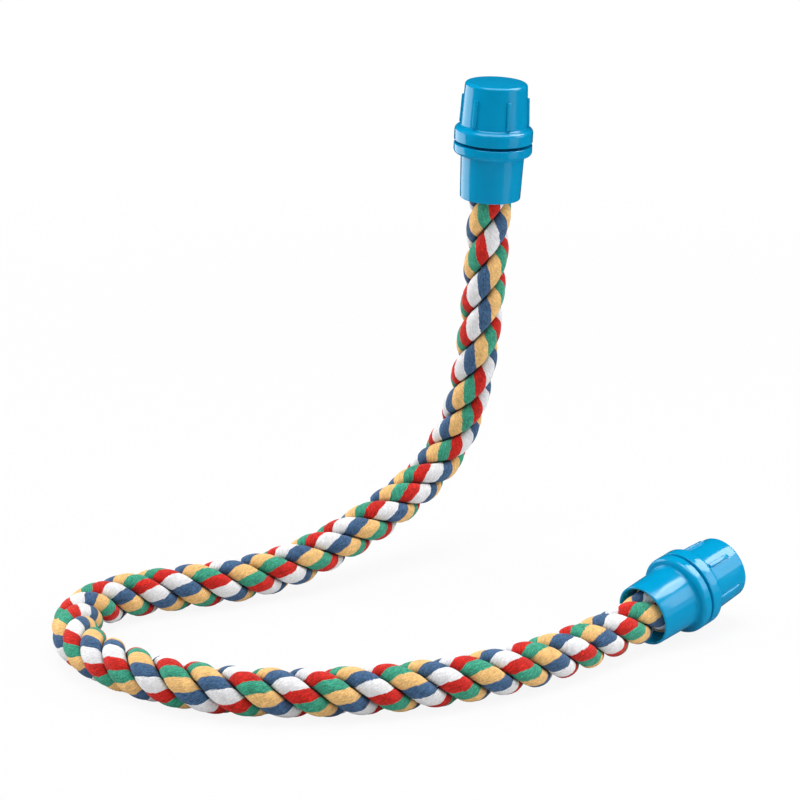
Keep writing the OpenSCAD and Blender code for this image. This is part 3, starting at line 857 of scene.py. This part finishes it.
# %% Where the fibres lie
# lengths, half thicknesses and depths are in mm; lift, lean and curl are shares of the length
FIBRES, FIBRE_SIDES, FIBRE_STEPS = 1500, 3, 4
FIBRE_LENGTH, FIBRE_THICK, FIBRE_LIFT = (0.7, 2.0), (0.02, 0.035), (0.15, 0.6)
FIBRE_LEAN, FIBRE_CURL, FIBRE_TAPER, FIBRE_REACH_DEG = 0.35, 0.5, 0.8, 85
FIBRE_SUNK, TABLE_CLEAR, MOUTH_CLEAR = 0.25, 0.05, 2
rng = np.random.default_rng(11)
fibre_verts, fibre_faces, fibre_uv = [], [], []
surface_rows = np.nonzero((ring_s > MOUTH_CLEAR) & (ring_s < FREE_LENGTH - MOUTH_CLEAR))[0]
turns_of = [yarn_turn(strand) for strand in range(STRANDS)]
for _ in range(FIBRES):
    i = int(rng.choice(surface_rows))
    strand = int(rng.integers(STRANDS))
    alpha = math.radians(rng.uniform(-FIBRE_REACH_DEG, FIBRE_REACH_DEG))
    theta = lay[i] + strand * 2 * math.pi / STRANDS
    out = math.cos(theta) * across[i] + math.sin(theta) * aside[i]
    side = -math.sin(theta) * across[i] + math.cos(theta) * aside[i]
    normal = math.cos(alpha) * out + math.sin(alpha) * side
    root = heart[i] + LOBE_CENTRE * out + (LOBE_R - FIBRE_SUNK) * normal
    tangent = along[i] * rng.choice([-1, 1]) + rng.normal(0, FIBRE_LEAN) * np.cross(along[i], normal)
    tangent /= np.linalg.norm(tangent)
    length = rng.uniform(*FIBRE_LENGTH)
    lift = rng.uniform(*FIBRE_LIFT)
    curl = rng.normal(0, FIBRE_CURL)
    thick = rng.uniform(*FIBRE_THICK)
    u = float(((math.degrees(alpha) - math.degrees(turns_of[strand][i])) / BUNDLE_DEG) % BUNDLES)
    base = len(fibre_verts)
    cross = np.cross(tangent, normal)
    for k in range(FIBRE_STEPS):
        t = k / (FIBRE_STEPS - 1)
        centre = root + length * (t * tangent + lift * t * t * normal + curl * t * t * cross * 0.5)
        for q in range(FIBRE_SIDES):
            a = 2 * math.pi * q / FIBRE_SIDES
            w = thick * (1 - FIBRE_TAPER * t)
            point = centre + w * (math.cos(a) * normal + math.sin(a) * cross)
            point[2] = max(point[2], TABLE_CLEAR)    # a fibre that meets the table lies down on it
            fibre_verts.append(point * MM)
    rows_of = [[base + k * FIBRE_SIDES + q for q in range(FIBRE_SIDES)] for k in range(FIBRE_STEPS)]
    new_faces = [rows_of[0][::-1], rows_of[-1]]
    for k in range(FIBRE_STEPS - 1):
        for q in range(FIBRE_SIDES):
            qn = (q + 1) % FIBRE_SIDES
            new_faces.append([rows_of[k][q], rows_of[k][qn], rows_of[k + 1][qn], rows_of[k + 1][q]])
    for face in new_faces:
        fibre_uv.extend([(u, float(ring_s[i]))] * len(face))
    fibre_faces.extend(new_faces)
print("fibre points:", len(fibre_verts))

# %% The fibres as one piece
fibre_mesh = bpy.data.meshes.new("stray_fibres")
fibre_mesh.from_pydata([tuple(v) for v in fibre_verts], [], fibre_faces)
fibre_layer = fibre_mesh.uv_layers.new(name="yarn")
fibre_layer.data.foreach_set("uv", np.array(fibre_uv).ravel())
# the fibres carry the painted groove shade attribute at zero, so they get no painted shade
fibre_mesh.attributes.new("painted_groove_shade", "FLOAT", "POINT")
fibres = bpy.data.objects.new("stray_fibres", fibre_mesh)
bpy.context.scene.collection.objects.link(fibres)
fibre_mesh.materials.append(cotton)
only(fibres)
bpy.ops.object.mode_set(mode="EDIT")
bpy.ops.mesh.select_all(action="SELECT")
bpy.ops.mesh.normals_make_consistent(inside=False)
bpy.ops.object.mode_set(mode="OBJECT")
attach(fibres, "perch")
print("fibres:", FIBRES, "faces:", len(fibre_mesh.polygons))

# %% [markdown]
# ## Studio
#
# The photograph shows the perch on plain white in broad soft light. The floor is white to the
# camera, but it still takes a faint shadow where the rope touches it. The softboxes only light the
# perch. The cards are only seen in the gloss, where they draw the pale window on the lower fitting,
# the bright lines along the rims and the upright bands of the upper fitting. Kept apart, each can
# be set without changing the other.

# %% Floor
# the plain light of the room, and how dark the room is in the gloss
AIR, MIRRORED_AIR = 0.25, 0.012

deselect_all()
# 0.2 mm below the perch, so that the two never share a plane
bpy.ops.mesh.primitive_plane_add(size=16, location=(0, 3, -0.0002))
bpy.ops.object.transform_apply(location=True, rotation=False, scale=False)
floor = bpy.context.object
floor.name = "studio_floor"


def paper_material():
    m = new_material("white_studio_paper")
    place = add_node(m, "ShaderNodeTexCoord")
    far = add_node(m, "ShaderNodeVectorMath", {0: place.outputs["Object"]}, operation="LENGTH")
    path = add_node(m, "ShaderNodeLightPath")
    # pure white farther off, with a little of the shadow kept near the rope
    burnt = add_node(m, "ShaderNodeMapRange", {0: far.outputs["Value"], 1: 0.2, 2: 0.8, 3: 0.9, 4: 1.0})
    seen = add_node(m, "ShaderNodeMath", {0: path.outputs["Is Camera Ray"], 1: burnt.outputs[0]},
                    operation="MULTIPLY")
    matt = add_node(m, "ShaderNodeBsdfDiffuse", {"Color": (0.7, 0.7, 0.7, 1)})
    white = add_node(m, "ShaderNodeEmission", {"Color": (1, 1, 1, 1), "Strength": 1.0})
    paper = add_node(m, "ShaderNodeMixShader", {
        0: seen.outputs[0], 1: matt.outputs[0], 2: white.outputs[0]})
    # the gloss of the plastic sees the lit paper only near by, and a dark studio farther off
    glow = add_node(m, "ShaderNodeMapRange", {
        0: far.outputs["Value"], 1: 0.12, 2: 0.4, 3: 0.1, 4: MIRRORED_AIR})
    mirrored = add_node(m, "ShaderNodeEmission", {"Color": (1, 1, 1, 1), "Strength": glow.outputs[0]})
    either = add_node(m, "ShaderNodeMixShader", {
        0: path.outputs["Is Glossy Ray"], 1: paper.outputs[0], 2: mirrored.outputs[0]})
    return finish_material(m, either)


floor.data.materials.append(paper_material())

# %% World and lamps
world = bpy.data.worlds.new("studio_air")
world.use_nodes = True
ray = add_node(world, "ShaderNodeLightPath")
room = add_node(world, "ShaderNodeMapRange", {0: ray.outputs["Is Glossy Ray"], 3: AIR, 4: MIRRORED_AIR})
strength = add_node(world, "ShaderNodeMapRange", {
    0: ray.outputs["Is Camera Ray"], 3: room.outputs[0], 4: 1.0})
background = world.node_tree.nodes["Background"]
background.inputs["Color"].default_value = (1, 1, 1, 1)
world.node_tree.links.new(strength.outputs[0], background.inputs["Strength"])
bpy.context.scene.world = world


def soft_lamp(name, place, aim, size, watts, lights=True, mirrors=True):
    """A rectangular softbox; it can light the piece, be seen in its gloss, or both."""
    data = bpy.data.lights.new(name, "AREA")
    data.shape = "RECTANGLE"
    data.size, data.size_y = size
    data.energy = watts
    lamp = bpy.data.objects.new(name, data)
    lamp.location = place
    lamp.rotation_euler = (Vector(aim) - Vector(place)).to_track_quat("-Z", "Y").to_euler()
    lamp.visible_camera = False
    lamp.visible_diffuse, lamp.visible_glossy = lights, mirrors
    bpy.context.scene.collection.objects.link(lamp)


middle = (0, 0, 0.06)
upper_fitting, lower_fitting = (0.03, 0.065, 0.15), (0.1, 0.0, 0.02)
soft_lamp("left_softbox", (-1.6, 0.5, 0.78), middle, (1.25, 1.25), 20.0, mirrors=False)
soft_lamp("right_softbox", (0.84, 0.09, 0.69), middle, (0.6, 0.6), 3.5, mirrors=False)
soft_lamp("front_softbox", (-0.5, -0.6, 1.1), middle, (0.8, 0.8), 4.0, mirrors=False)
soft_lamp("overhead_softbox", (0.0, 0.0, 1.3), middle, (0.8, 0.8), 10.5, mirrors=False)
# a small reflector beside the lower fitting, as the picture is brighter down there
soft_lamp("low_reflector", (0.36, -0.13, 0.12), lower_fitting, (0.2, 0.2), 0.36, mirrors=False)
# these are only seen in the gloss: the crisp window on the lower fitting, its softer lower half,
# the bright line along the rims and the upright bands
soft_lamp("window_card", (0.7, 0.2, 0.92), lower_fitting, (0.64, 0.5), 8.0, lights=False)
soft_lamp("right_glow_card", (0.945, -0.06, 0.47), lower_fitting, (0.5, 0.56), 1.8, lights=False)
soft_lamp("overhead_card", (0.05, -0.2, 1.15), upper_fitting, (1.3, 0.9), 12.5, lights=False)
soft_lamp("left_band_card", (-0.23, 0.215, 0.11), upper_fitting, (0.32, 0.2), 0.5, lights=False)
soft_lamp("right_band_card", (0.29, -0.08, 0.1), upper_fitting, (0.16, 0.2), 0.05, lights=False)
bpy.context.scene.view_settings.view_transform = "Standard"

## YOUR OBJECTIVE
Within the listing above, copy each line that has the string "perch".

## RESPONSE TO THE EXERCISE
attach(fibres, "perch")
# The photograph shows the perch on plain white in broad soft light. The floor is white to the
# perch. The cards are only seen in the gloss, where they draw the pale window on the lower fitting,
# 0.2 mm below the perch, so that the two never share a plane